● **WRITTEN PROBLEM**: From the first line of the data below, copy each line up to the one containing "module right_screen() placed()", and include that line too.

***

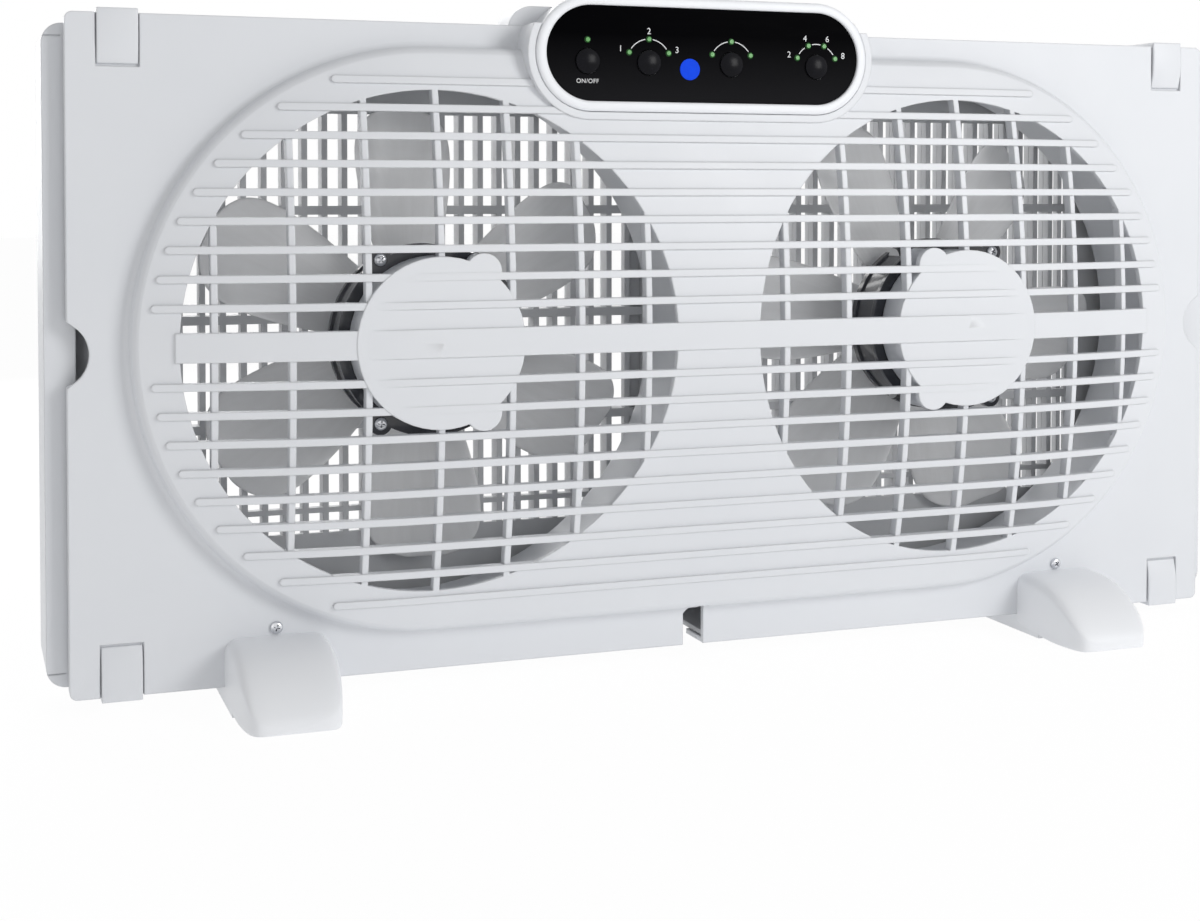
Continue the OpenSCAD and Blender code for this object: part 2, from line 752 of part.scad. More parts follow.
// Slatted screen that slides along the tracks behind the rear grille (right one). Its
// slats and rows stand behind those of the rear grille when it is pushed in.
module screen() {
    x1 = strip_x1 - strip_wall - seat;
    x0 = strip_x0 - screen_len;
    y = [screen_y0, screen_y0 + screen_t];
    z0 = screen_z0 + screen_rail;
    z1 = screen_z1 - screen_rail;
    span([x0, x1], y, [screen_z0, z0]);
    span([x0, x1], y, [z1, screen_z1]);
    for (x = [x0, strip_x0 - screen_rail]) span([x, x + screen_rail], y, [screen_z0, screen_z1]);
    first = ceil((x0 + screen_rail + lattice_pitch / 2) / lattice_pitch);
    last = floor((strip_x0 - screen_rail - lattice_pitch / 2) / lattice_pitch);
    for (i = [first : last])
        span([i * lattice_pitch - slat_t / 2, i * lattice_pitch + slat_t / 2], y, [z0 - past, z1 + past]);
    for (z = rail_places) span([x0 + past, strip_x0 - past], y, [z - rail_t / 2, z + rail_t / 2]);
}

module left_screen() placed() color(lattice_grey) mirror([1, 0, 0]) screen();
module right_screen() placed() color(lattice_grey) screen();

// End strip of a screen: a channel that opens towards the panel (right one).
module end_strip() {
    difference() {
        slab(strip_front, strip_back) intersection() {
            round_rect(strip_x0 - 2 * strip_corner, strip_x1, strip_z0, strip_z1, strip_corner);
            translate([strip_x0, 0]) square([panel_half, panel_h]);
        }
        span([strip_x0 - past, strip_x1 - strip_wall], [strip_front + strip_wall, strip_back - strip_wall],
            [strip_z0 + strip_wall, strip_z1 - strip_wall]);
        // fine joint lines of the end caps
        for (z = [strip_z0 + 6, strip_z1 - 6])
            span([panel_half + past, strip_x1 + past], [strip_front - past, strip_front + 0.6], [z, z + 0.6]);
    }
}

module left_end_strip() placed() color(white) mirror([1, 0, 0]) end_strip();
module right_end_strip() placed() color(white) end_strip();

// Place of a button or light on the label.
module on_label(x, z) at_label() translate([x, 0, z]) children();

// The frame round the label, with a floor that the buttons come through.
module control_bezel() placed() color(white) {
    round_r = 1.5;
    difference() {
        at_label() track_sweep(label_span) {
            translate([0, bezel_back]) square([bezel_half_h - round_r, bezel_front - bezel_back]);
            translate([0, bezel_back]) square([bezel_half_h, bezel_front - bezel_back - round_r]);
            translate([bezel_half_h - round_r, bezel_front - round_r]) circle(round_r);
        }
        at_label() slab(-bezel_front - past, -label_front + label_t) stadium(label_span, label_h / 2 + 0.2);
        label_holes(-bezel_back + past);
    }
}

// Holes for buttons, lights and the receiver window, up to the depth y1.
module label_holes(y1) {
    for (x = [power_x, speed_x, function_x, timer_x])
        on_label(x, -button_drop) rod(button_r + 0.35, -bezel_front - past, y1);
    on_label(window_x, -window_drop) rod(window_r + 0.15, -bezel_front - past, y1);
    at_lights() rod(led_r + 0.15, -bezel_front - past, y1);
}

// One light above the power button, three round speed and function, four round timer.
module at_lights() {
    arc = led_arc_r;
    on_label(power_x, arc - button_drop - 1) children();
    for (x = [speed_x, function_x], angle = [25, 90, 155])
        on_label(x + arc * cos(angle), arc * sin(angle) - button_drop) children();
    for (angle = [22.5, 67.5, 112.5, 157.5])
        on_label(timer_x + arc * cos(angle), arc * sin(angle) - button_drop) children();
}

module control_label() placed() color(black) difference() {
    at_label() slab(-label_front, -label_front + label_t - 0.05) stadium(label_span, label_h / 2);
    label_holes(0);
}

module receiver_window() placed() color([0.12, 0.3, 0.95]) on_label(window_x, -window_drop) {
    rod(window_r, -label_front - 0.3, -bezel_back);
    rod(window_r + 1, -bezel_back + seat, -bezel_back + seat + 1.2);
    rod(2.5, -bezel_back, -board_front - board_t + 1.4);
}

module indicator_lights() placed() color([0.3, 0.8, 0.3]) at_lights()
    rotate([90, 0, 0]) rotate_extrude($fn = 32) {
        translate([0, board_front + 0.1]) square([led_r, label_front - board_front - 0.1]);
        intersection() {
            translate([0, label_front]) circle(led_r);
            square([led_r, label_front + led_r / 2]);
        }
    }

// Circuit board behind the label, standing on four posts.
module control_board() placed() color([0.1, 0.4, 0.2])
    at_label() slab(-board_front, -board_front + board_t) square([label_w - 26, label_h - 12], center = true);

// One small push switch on the board behind each button.
module button_switches() placed() color([0.2, 0.2, 0.22])
    for (x = [power_x, speed_x, function_x, timer_x]) on_label(x, -button_drop) {
        span([-3, 3], [-board_front - 3.5, -board_front - 0.1], [-3, 3]);
        rod(1.7, -board_front - 4.6, -board_front - 3);
    }

// A domed cap with a flange behind the frame and a stem towards its switch.
module button(x) placed() color([0.07, 0.07, 0.09]) on_label(x, -button_drop) {
    dome = 14;
    rotate([90, 0, 0]) rotate_extrude() {
        intersection() {
            translate([0, label_front + button_proud - dome]) circle(dome);
            translate([0, bezel_back - seat - 1]) square([button_r, label_front]);
        }
        translate([0, bezel_back - seat - 1.2]) square([button_r + 1.2, 1.2]);
        translate([0, board_front + 4.6 + button_travel + 0.2])
            square([2, bezel_back - board_front - 5.2 - button_travel]);
    }
}

module power_button() button(power_x);
module speed_button() button(speed_x);
module function_button() button(function_x);
module timer_button() button(timer_x);

// A spring clip over the panel's top edge: its leg dips into the recess in front
// and its hook catches the rim's rear edge.
module clip() {
    half = clip_w / 2;
    front = -clip_t - seat;
    top = panel_h + seat;
    translate([-half, 0, 0]) rotate([90, 0, 90]) linear_extrude(clip_w) {
        polygon([[front, panel_h - clip_leg + 8], [front, top + clip_t - 1], [front + 1, top + clip_t],
            [front + clip_t + 1, top], [-seat, top - 1], [-seat, panel_h - clip_leg + 8],
            [recess_depth - seat, panel_h - clip_leg], [recess_depth - seat - clip_t, panel_h - clip_leg]]);
        polygon([[front + 1, top + clip_t], [rim_depth + seat + clip_t, top + clip_t],
            [rim_depth + seat + clip_t, top - rim_t], [rim_depth + seat, top - rim_t], [rim_depth + seat, top],
            [front + clip_t + 1, top]]);
    }
}

module top_clips() placed() color(white)
    for (side = [-1, 1]) translate([side * clip_x, 0, 0]) clip();

module bottom_clips() placed() color(white)
    for (side = [-1, 1]) translate([side * clip_x, 0, panel_h]) mirror([0, 0, 1]) clip();

// Side view of a foot: a sloping boot in front of the panel and a flat sole under it.
// The inset gives the hollow inside, which is open below.
module foot_side(inset) {
    p = [-4, foot_top];
    q = [-foot_toe, 3 - foot_drop];
    chord = norm(q - p);
    arc_r = (chord * chord / 4 + foot_bulge * foot_bulge) / (2 * foot_bulge);
    across = [p[1] - q[1], q[0] - p[0]] / chord;
    centre = (p + q) / 2 + across * (arc_r - foot_bulge);
    bottom = inset > 0 ? foot_drop + past : foot_drop;
    intersection() {
        translate(centre) circle(arc_r - inset, $fn = 180);
        translate([-foot_toe + inset, -bottom]) square([foot_toe - seat - inset, foot_top + bottom - inset]);
    }
    translate([-foot_toe / 2, -bottom]) square([foot_toe / 2 + body_depth - inset, bottom - seat - inset]);
}

// A hollow foot with a neck and a tongue that is screwed on behind the panel.
module foot(side) placed() color(white) translate([side * foot_x, 0, 0]) {
    neck = foot_w / 2 - neck_inset - 0.5;
    difference() {
        foot_block();
        foot_hollow();
    }
    difference() {
        union() {
            span([-neck, neck], [-past, wall + seat + 3], [8, foot_top - 4]);
            span([-neck, neck], [wall + seat, wall + seat + 3], [8, foot_screw_z + 5]);
        }
        translate([0, 0, foot_screw_z]) rod(1.5, 0, 10);
    }
}

// The foot's side view carried across its width, narrower towards its round toe.
module foot_block() {
    half = foot_w / 2;
    corner = toe_w / 2 - toe_r;
    toe = arc(corner, -foot_toe + toe_r, toe_r, 270, 354, 12);
    intersection() {
        translate([-half, 0, 0]) rotate([90, 0, 90]) linear_extrude(foot_w) foot_side(0);
        slab(-foot_toe - past, body_depth + past)
            round_rect(-half, half, -foot_drop - 2 * foot_edge_r, foot_top, foot_edge_r);
        translate([0, 0, -foot_drop - past]) linear_extrude(foot_top + foot_drop + 2 * past)
            for (m = [0, 1]) mirror([m, 0])
                polygon(concat([[0, -foot_toe]], toe, [[half, 0], [half, body_depth + past], [0, body_depth + past]]));
    }
}

// The room inside a foot, split by two ribs; it stops before the toe's round corners.
module foot_hollow() {
    half = toe_w / 2 - foot_wall;
    low = -foot_drop - 2 * past;
    front = -foot_toe + toe_r * 0.7;
    difference() {
        intersection() {
            translate([-half, 0, 0]) rotate([90, 0, 90]) linear_extrude(2 * half) foot_side(foot_wall);
            span([-foot_w, foot_w], [front, body_depth], [low, foot_top]);
        }
        for (y = [-foot_toe / 2, 0])
            span([-foot_w, foot_w], [y - foot_wall, y], [low - past, foot_top + past]);
    }
}

module left_foot() foot(-1);
module right_foot() foot(1);

module foot_screws() placed() color(steel)
    for (side = [-1, 1]) translate([side * foot_x, -0.1, foot_screw_z]) pan_screw(3, 1.9, 1.4, foot_screw_len, 1);

// Four long screws from behind that join the two mouldings.
module housing_screws() placed() color(steel)
    for (sx = [-1, 1], z = [post_z, panel_h - post_z])
        translate([sx * post_x, plate_back - 5.9, z]) pan_screw(3.2, 2, 1.45, plate_back - 6 - post_split + 8, -1);

// Bushing in the roof of the cord notch; the cord itself is not part of this model.
module cord_bushing() placed() color([0.85, 0.85, 0.87])
    translate([cord_notch_x, bushing_y, cord_notch_h + 1]) difference() {
        union() {
            translate([0, 0, -1.5]) cylinder(r = 5.4, h = 1.4);
            translate([0, 0, -0.5]) cylinder(r = 4.1, h = bushing_len);
        }
        translate([0, 0, -3]) cylinder(r = 2.8, h = bushing_len + 4);
    }

front_shell();
rear_shell();
left_motor();
right_motor();
motor_screws();
left_impeller();
right_impeller();
left_shaft();
right_shaft();
left_hub_nut();
right_hub_nut();
left_screen();
right_screen();
left_end_strip();
right_end_strip();
control_bezel();
control_label();
receiver_window();
indicator_lights();
control_board();
button_switches();
power_button();
speed_button();
function_button();
timer_button();
top_clips();
bottom_clips();
left_foot();
right_foot();
foot_screws();
housing_screws();
cord_bushing();
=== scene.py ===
# %% [markdown]
# # A twin window fan
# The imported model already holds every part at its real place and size: two mouldings,
# motors, fan wheels, screens, buttons and screws. This lesson gives it its looks. Each
# step says what the real piece or finish is, then makes it in the plainest way that
# still holds up in a close view.

import math

import bmesh
import bpy
from mathutils import Matrix, Vector


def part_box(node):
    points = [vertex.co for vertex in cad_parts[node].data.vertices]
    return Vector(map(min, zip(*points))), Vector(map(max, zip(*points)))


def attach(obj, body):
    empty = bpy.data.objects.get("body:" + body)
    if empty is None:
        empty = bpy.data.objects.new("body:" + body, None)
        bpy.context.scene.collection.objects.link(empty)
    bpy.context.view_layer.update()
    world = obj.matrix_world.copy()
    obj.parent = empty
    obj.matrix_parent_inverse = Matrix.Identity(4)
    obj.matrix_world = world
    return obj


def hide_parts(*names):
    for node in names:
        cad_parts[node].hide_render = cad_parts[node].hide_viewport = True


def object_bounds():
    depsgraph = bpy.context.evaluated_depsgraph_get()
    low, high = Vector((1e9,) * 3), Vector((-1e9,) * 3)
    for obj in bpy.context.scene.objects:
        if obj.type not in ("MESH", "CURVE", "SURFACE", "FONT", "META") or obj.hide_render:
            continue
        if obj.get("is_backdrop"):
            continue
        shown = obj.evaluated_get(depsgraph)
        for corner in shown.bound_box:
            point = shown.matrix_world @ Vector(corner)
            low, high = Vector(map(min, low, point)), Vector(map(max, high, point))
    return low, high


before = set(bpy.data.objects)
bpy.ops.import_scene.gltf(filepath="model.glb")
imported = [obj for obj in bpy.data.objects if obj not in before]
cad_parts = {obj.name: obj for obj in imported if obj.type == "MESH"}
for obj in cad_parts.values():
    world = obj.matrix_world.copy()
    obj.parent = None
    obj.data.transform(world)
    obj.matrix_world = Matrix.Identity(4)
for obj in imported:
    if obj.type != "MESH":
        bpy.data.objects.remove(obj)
cad_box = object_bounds()
MM = 0.001

# %% [markdown]
# ## The camera
# The fan is seen from its left and a little above, from less than a metre away, so the
# left end looks much larger than the right. A lens of 54 mm at that distance gives the
# same convergence. The fan stands in the upper part of the frame although the camera
# looks almost level, which is what a shifted lens does.

# %% Camera
STRIP_SET_BACK = 10 * MM
PANEL_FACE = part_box("left_end_strip")[0].y - STRIP_SET_BACK
PANEL_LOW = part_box("front_shell")[0].z
CAMERA_PLACE = (-0.35577, PANEL_FACE - 0.83694, PANEL_LOW + 0.22912)
# How far the camera turns to the right and dips, in radians.
CAMERA_TURN = 0.348
CAMERA_DIP = 0.029
CAMERA_LENS = 54
CAMERA_SHIFT = -0.18

bpy.ops.object.camera_add(
    location=CAMERA_PLACE,
    rotation=(math.pi / 2 - CAMERA_DIP, 0, -CAMERA_TURN),
)
camera = bpy.context.object
camera.data.lens = CAMERA_LENS
camera.data.sensor_width = 36
camera.data.shift_y = CAMERA_SHIFT
bpy.context.scene.camera = camera
bpy.context.scene.view_settings.view_transform = "Standard"
print("camera looks", round(math.degrees(CAMERA_TURN), 1), "degrees towards the right")


# %% [markdown]
# ## Writing materials as sums
# A finish on moulded plastic is mostly arithmetic on noise: a little darker here, a
# little rougher there. A small class wraps the output of a node, so that a sum in
# Python adds the Math nodes, and one method adds any other node.

# %% Values
class Value:
    """The output of a node. Sums and products with it add Math nodes."""

    def __init__(self, graph, socket):
        self.graph = graph
        self.socket = socket

    def math(self, operation, *values, clamp=False):
        settings = {"operation": operation, "use_clamp": clamp}
        return self.graph.node("Math", settings, dict(enumerate(values)))

    def __add__(self, other):
        return self.math("ADD", self, other)

    def __radd__(self, other):
        return self.math("ADD", other, self)

    def __sub__(self, other):
        return self.math("SUBTRACT", self, other)

    def __rsub__(self, other):
        return self.math("SUBTRACT", other, self)

    def __mul__(self, other):
        return self.math("MULTIPLY", self, other)

    def __rmul__(self, other):
        return self.math("MULTIPLY", other, self)

    def __truediv__(self, other):
        return self.math("DIVIDE", self, other)

    def __pow__(self, other):
        return self.math("POWER", self, other)

    def clamped(self):
        return self.math("ADD", self, 0.0, clamp=True)

    def above(self, edge, softness):
        """0 well below the edge and 1 well above it."""
        return self.math("MULTIPLY_ADD", self, 1 / softness, 0.5 - edge / softness, clamp=True)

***

● **SOLUTION FOR THIS TASK**:
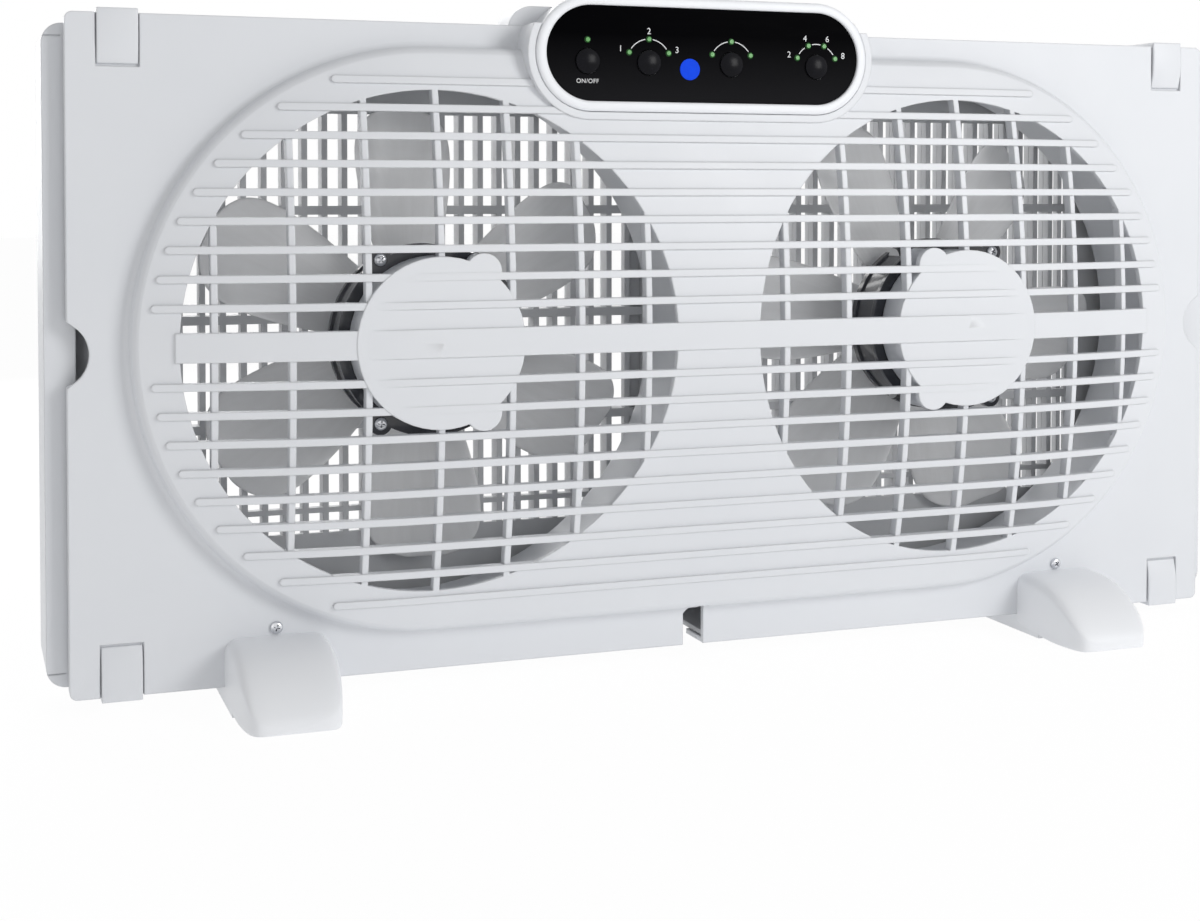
Continue the OpenSCAD and Blender code for this object: part 2, from line 752 of part.scad. More parts follow.
// Slatted screen that slides along the tracks behind the rear grille (right one). Its
// slats and rows stand behind those of the rear grille when it is pushed in.
module screen() {
    x1 = strip_x1 - strip_wall - seat;
    x0 = strip_x0 - screen_len;
    y = [screen_y0, screen_y0 + screen_t];
    z0 = screen_z0 + screen_rail;
    z1 = screen_z1 - screen_rail;
    span([x0, x1], y, [screen_z0, z0]);
    span([x0, x1], y, [z1, screen_z1]);
    for (x = [x0, strip_x0 - screen_rail]) span([x, x + screen_rail], y, [screen_z0, screen_z1]);
    first = ceil((x0 + screen_rail + lattice_pitch / 2) / lattice_pitch);
    last = floor((strip_x0 - screen_rail - lattice_pitch / 2) / lattice_pitch);
    for (i = [first : last])
        span([i * lattice_pitch - slat_t / 2, i * lattice_pitch + slat_t / 2], y, [z0 - past, z1 + past]);
    for (z = rail_places) span([x0 + past, strip_x0 - past], y, [z - rail_t / 2, z + rail_t / 2]);
}

module left_screen() placed() color(lattice_grey) mirror([1, 0, 0]) screen();
module right_screen() placed() color(lattice_grey) screen();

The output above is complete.